The crisis at our Southern border is heartrending, no matter your politics. But this hasn’t prevented it from becoming the occasion for a lot of self-righteous posturing.

Romance advice columnist E. Jean Carroll, for example, says she couldn’t press charges against the President, against whom she has lodged an allegation of a two-decades assault in a dressing room at Bergdorf’s, because it would be unfair to the migrant women at our Southern border.

Not far behind Carroll in the use of Aristotelian logic are the employees of Wayfair, the online home furnishings seller, who care so deeply about the migrants that they threaten a walkout if the company dares to sell beds that will be used to make the lots of the migrants easier.

The Boston Globe reports (via Hot Air):

Employees of the online housewares giant Wayfair announced Tuesday that they would stage a walkout at the company’s Back Bay headquarters on Wednesday to protest its decision to sell furniture to the operators of facilities for migrant children detained at the southern US border.

Last Wednesday, they learned that a $200,000 order of bedroom furniture had been placed by BCFS, a government contractor that has been managing camps at the border.

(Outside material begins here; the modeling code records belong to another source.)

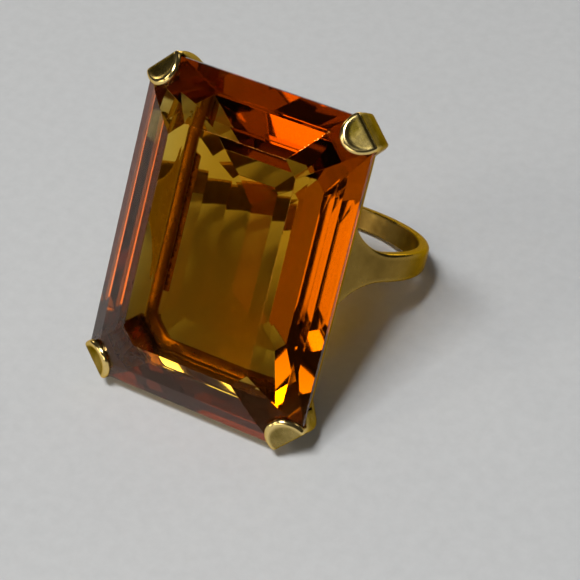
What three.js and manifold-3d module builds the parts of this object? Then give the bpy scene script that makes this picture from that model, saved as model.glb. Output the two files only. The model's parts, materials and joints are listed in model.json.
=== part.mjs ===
// Cocktail ring: a large step-cut stone in an open four-claw basket on a flared gold shank.
// Millimetres. The ring is drawn upright, with X across the stone, Y along the finger and Z from the
// finger's centre up through the stone, and is then laid on its side, as it lies on a table: on its
// two lower claws and the edge of its shank.
import * as THREE from "three";
import { ConvexGeometry } from "three/addons/geometries/ConvexGeometry.js";
import { mergeVertices } from "three/addons/utils/BufferGeometryUtils.js";
import Module from "manifold-3d";

const wasm = await Module();
wasm.setup();

// ---- Driving dimensions ----

// Shank: a flat gold band round the finger, slim at the bottom, flared where it meets the basket.
const FINGER_RADIUS = 8.7;
const BAND_THICKNESS = 1;
const BAND_WIDTH_BOTTOM = 1.9;
const BAND_WIDTH_SIDE = 2.4;
const FLARE_RADIUS = 4.6;
const FLARE_START_Z = 3.5;
const SHOULDER_JOINT_ANGLE = THREE.MathUtils.degToRad(100);
const SHOULDER_STRAIGHT_ANGLE = THREE.MathUtils.degToRad(118);

// Stone: an octagonal step cut. Each tier is a smaller octagon: its inset from the girdle outline,
// its inset at the two ends where that differs, and its height above the girdle's middle.
const STONE_WIDTH = 19.9;
const STONE_LENGTH = 26.7;
const STONE_CORNER = 2.06;
const GIRDLE_Z = 15;
const GIRDLE_THICKNESS = 0.4;
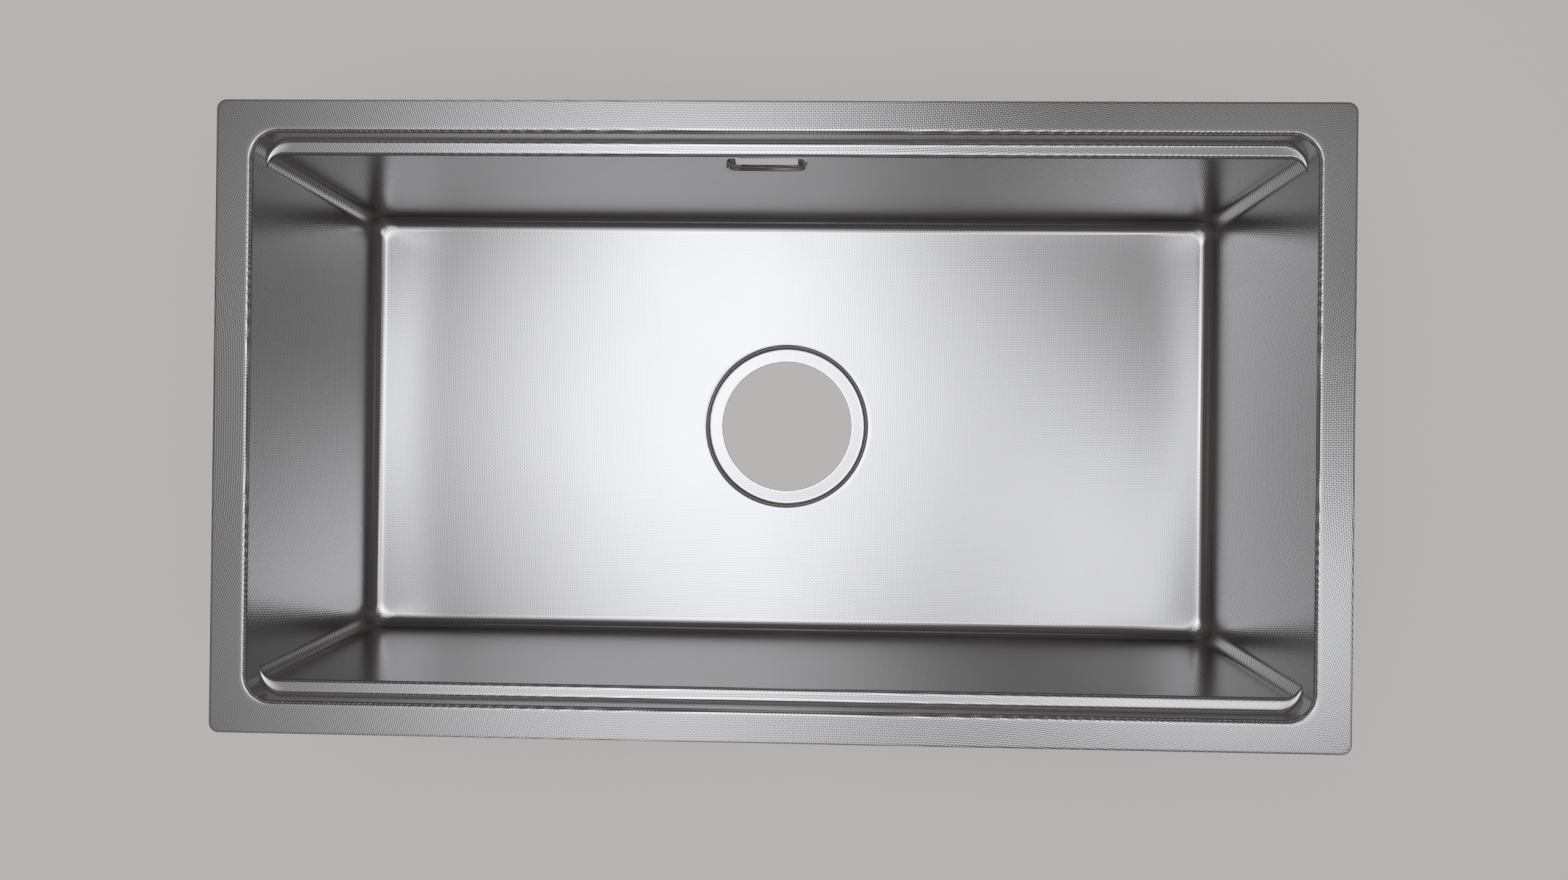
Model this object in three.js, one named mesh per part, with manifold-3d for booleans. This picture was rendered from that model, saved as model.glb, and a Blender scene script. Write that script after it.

More than 500 employees signed a letter of protest sent to company executives. When the company refused to change course, employees organized the walkout.

“Knowing what’s going on at the southern border and knowing that Wayfair has the potential to profit from it is pretty scary,” said Elizabeth Good, a manager on the engineering team at the company and one of the walkout’s two dozen organizers.

Around $200,000 worth of mattresses and bunk beds were going to a migrant facility before the employees threatened the walkout.

The purchaser was Baptist Children’s Family Services, a non-profit and contractor to the federal government for help with the migrant facilities, according to reports.

CNBC reports a burgeoning boycott of Wayfair customers who are more concerned about people sleeping on concrete than striking a pose. 

CNBC further reports that Senator Elizabeth Warren and various celebrities are expressing solidarity with the Wayfair employees on Twitter.

Meanwhile, some kid who might otherwise have had a mattress will be sleeping on the floor. Such is modern compassion.